# Work to be completed
Go through the listing and write out all of it exactly.

# Provided material

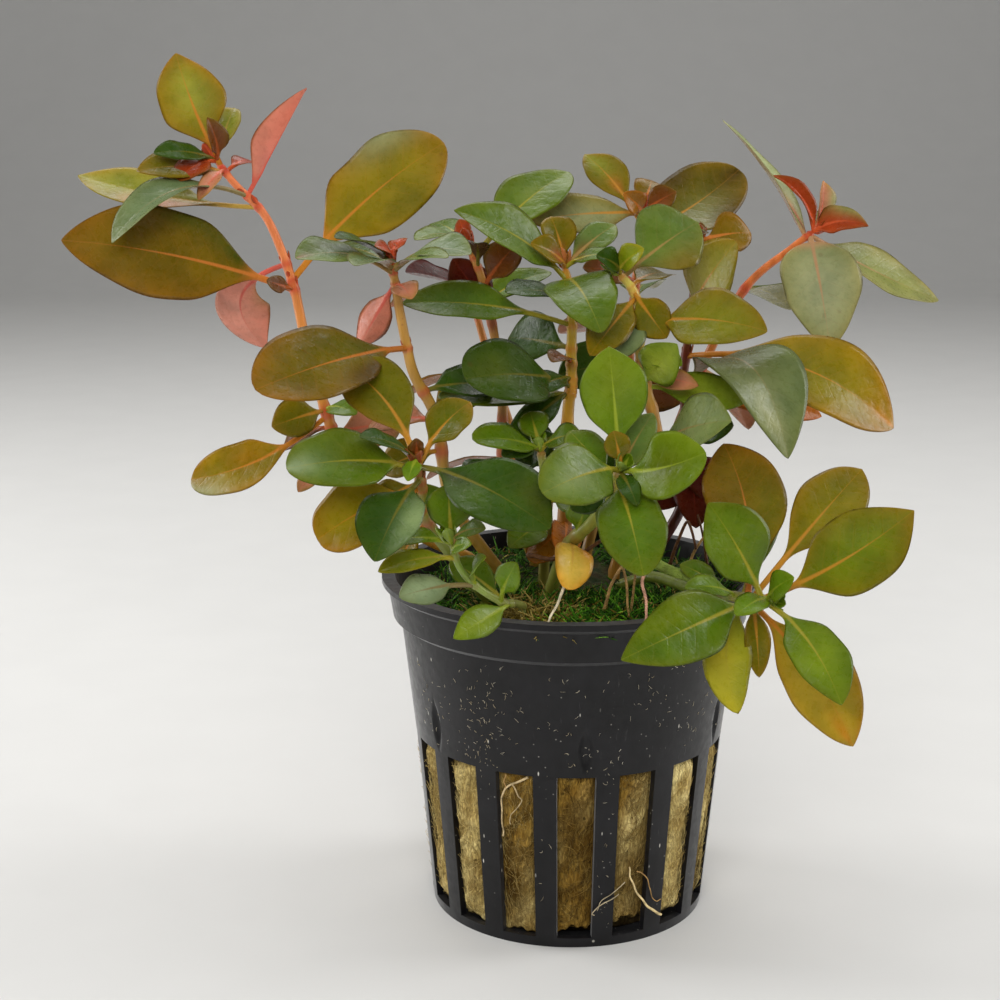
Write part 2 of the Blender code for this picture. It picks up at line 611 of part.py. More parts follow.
def make_stem(name, route, thick, colour):
    """A five-sided stem along its route, flat at its foot and tapered up to its crown."""
    last = len(route) - 1
    places = np.linspace(0, last, last + 2 if last > 4 else 2 * last + 1)
    points = []
    for place in places:
        point, slope = route_point(route, place)
        if place == 0:
            slope = np.array((0.0, 0.0, 1.0))
        side = unit(np.cross(slope, (0.3, 1.0, 0.1)))
        other = np.cross(slope, side)
        radius = stem_radius(route, thick, place)
        for k in range(STEM_SIDES):
            angle = 2 * np.pi * k / STEM_SIDES
            points.append(point + radius * (np.cos(angle) * side + np.sin(angle) * other))
    faces = [tuple(range(STEM_SIDES))[::-1]]
    for ring in range(len(places) - 1):
        low = ring * STEM_SIDES
        high = low + STEM_SIDES
        for k in range(STEM_SIDES):
            after = (k + 1) % STEM_SIDES
            faces.append((low + k, low + after, high + after, high + k))
    faces.append(tuple(range(len(points) - STEM_SIDES, len(points))))
    return make_object(name, points, faces, colour, 0.4, crease=1.2)


def leaf_start(route, thick, row):
    """Where a full-grown leaf's stalk begins: just clear of the stem, on its own line."""
    point, stem_way = route_point(route, row["at"])
    way = leaf_line(point, row)[0](0.0)[1]
    lean = abs(np.dot(way, stem_way))
    across = max(np.sqrt(1 - lean**2), LEAST_SLANT)
    clear = stem_radius(route, thick, row["at"]) + GAP + STALK_WIDTH / 2 * lean
    return point + way * clear / across


def make_shoot(name, shoot):
    """A stem with its young leaves grown on as one solid, and its full-grown leaves."""
    foot = (*shoot["foot"], STEM_FOOT)
    route = [np.array(p, dtype=float) for p in [foot] + shoot["route"]]
    thick = shoot["thick"]
    stem = make_stem("stem_" + name, route, thick, shoot["colour"])
    young = bpy.data.collections.new("young_" + name)
    bpy.context.scene.collection.children.link(young)
    for number, row in enumerate(shoot["leaves"]):
        if row["name"]:
            base = leaf_start(route, thick, row)
            shape = leaf_mesh(base, row, LEAF_THICKNESS, LEAF_STATIONS)
            make_object(row["name"], *shape, row["colour"])
            continue
        base = route_point(route, row["at"])[0]
        shape = leaf_mesh(base, row, YOUNG_THICKNESS, YOUNG_STATIONS)
        grown_on = make_object(f"young_{name}_{number}", *shape, shoot["colour"])
        bpy.context.scene.collection.objects.unlink(grown_on)
        young.objects.link(grown_on)
        grown_on.hide_render = True
        grown_on.display_type = "WIRE"
    union = stem.modifiers.new("young leaves", "BOOLEAN")
    union.operation = "UNION"
    union.operand_type = "COLLECTION"
    union.collection = young
    union.solver = "EXACT"


clear_scene()
make_pot()
make_wool()
make_moss()
for shoot_name, shoot_parts in SHOOTS.items():
    make_shoot(shoot_name, shoot_parts)
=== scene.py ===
"""The looks of a potted water primrose: net pot, mineral wool, moss, roots, stems and leaves.

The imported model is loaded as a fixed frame, and every piece is built around it in the same
place. Lengths are in millimetres, as such a plant is measured, and MM turns them into
Blender's metres. The front of the plant faces -Y, and +Z is up.
"""

import json

import bpy
import numpy as np
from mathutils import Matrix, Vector


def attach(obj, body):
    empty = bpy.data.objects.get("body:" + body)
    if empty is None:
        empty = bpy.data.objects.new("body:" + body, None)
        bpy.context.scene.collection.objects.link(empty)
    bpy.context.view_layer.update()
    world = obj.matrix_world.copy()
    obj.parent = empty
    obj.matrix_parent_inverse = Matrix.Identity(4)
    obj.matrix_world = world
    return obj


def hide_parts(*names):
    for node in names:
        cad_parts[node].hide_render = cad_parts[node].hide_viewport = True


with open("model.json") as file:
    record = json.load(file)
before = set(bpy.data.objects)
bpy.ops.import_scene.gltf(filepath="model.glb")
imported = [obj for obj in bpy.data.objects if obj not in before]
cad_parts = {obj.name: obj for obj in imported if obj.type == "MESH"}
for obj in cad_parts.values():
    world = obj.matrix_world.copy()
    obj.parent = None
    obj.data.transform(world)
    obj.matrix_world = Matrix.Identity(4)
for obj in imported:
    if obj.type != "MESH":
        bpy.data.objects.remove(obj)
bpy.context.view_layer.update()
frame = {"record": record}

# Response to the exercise
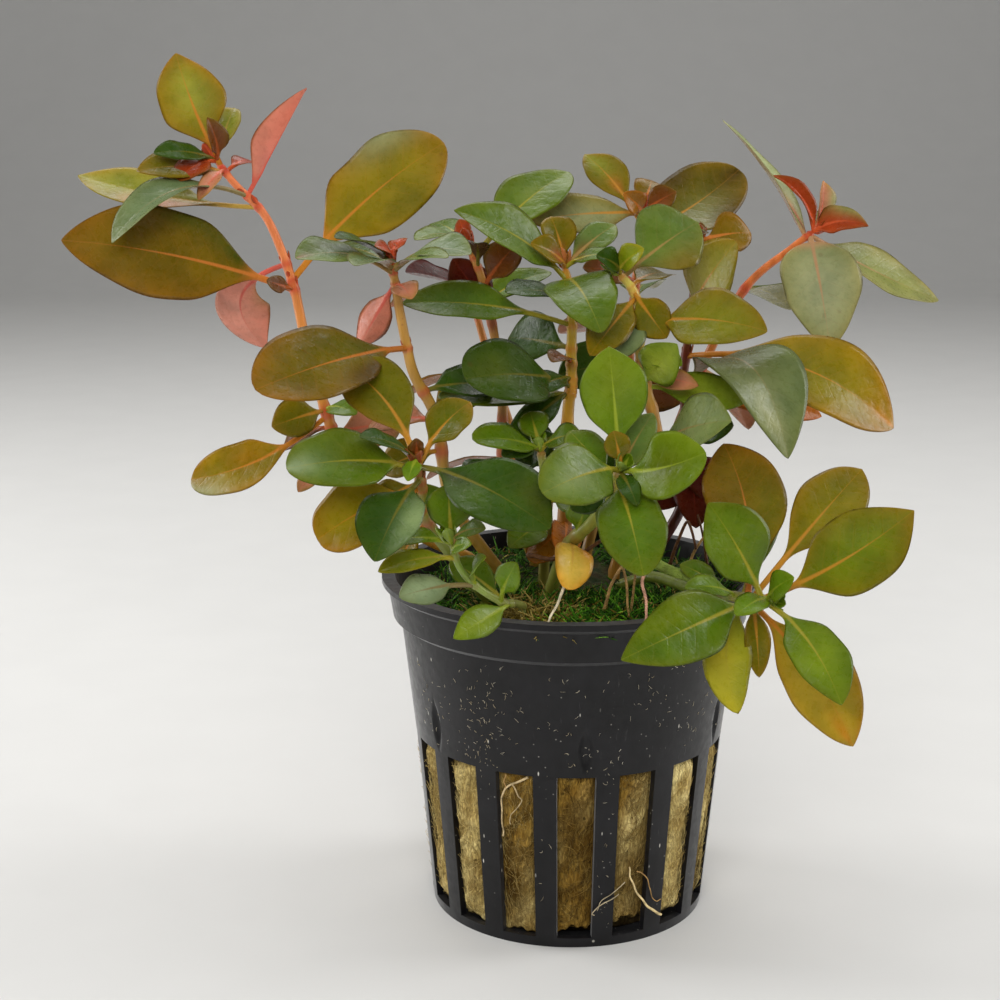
Write part 2 of the Blender code for this picture. It picks up at line 611 of part.py. More parts follow.
def make_stem(name, route, thick, colour):
    """A five-sided stem along its route, flat at its foot and tapered up to its crown."""
    last = len(route) - 1
    places = np.linspace(0, last, last + 2 if last > 4 else 2 * last + 1)
    points = []
    for place in places:
        point, slope = route_point(route, place)
        if place == 0:
            slope = np.array((0.0, 0.0, 1.0))
        side = unit(np.cross(slope, (0.3, 1.0, 0.1)))
        other = np.cross(slope, side)
        radius = stem_radius(route, thick, place)
        for k in range(STEM_SIDES):
            angle = 2 * np.pi * k / STEM_SIDES
            points.append(point + radius * (np.cos(angle) * side + np.sin(angle) * other))
    faces = [tuple(range(STEM_SIDES))[::-1]]
    for ring in range(len(places) - 1):
        low = ring * STEM_SIDES
        high = low + STEM_SIDES
        for k in range(STEM_SIDES):
            after = (k + 1) % STEM_SIDES
            faces.append((low + k, low + after, high + after, high + k))
    faces.append(tuple(range(len(points) - STEM_SIDES, len(points))))
    return make_object(name, points, faces, colour, 0.4, crease=1.2)


def leaf_start(route, thick, row):
    """Where a full-grown leaf's stalk begins: just clear of the stem, on its own line."""
    point, stem_way = route_point(route, row["at"])
    way = leaf_line(point, row)[0](0.0)[1]
    lean = abs(np.dot(way, stem_way))
    across = max(np.sqrt(1 - lean**2), LEAST_SLANT)
    clear = stem_radius(route, thick, row["at"]) + GAP + STALK_WIDTH / 2 * lean
    return point + way * clear / across


def make_shoot(name, shoot):
    """A stem with its young leaves grown on as one solid, and its full-grown leaves."""
    foot = (*shoot["foot"], STEM_FOOT)
    route = [np.array(p, dtype=float) for p in [foot] + shoot["route"]]
    thick = shoot["thick"]
    stem = make_stem("stem_" + name, route, thick, shoot["colour"])
    young = bpy.data.collections.new("young_" + name)
    bpy.context.scene.collection.children.link(young)
    for number, row in enumerate(shoot["leaves"]):
        if row["name"]:
            base = leaf_start(route, thick, row)
            shape = leaf_mesh(base, row, LEAF_THICKNESS, LEAF_STATIONS)
            make_object(row["name"], *shape, row["colour"])
            continue
        base = route_point(route, row["at"])[0]
        shape = leaf_mesh(base, row, YOUNG_THICKNESS, YOUNG_STATIONS)
        grown_on = make_object(f"young_{name}_{number}", *shape, shoot["colour"])
        bpy.context.scene.collection.objects.unlink(grown_on)
        young.objects.link(grown_on)
        grown_on.hide_render = True
        grown_on.display_type = "WIRE"
    union = stem.modifiers.new("young leaves", "BOOLEAN")
    union.operation = "UNION"
    union.operand_type = "COLLECTION"
    union.collection = young
    union.solver = "EXACT"


clear_scene()
make_pot()
make_wool()
make_moss()
for shoot_name, shoot_parts in SHOOTS.items():
    make_shoot(shoot_name, shoot_parts)
=== scene.py ===
"""The looks of a potted water primrose: net pot, mineral wool, moss, roots, stems and leaves.

The imported model is loaded as a fixed frame, and every piece is built around it in the same
place. Lengths are in millimetres, as such a plant is measured, and MM turns them into
Blender's metres. The front of the plant faces -Y, and +Z is up.
"""

import json

import bpy
import numpy as np
from mathutils import Matrix, Vector


def attach(obj, body):
    empty = bpy.data.objects.get("body:" + body)
    if empty is None:
        empty = bpy.data.objects.new("body:" + body, None)
        bpy.context.scene.collection.objects.link(empty)
    bpy.context.view_layer.update()
    world = obj.matrix_world.copy()
    obj.parent = empty
    obj.matrix_parent_inverse = Matrix.Identity(4)
    obj.matrix_world = world
    return obj


def hide_parts(*names):
    for node in names:
        cad_parts[node].hide_render = cad_parts[node].hide_viewport = True


with open("model.json") as file:
    record = json.load(file)
before = set(bpy.data.objects)
bpy.ops.import_scene.gltf(filepath="model.glb")
imported = [obj for obj in bpy.data.objects if obj not in before]
cad_parts = {obj.name: obj for obj in imported if obj.type == "MESH"}
for obj in cad_parts.values():
    world = obj.matrix_world.copy()
    obj.parent = None
    obj.data.transform(world)
    obj.matrix_world = Matrix.Identity(4)
for obj in imported:
    if obj.type != "MESH":
        bpy.data.objects.remove(obj)
bpy.context.view_layer.update()
frame = {"record": record}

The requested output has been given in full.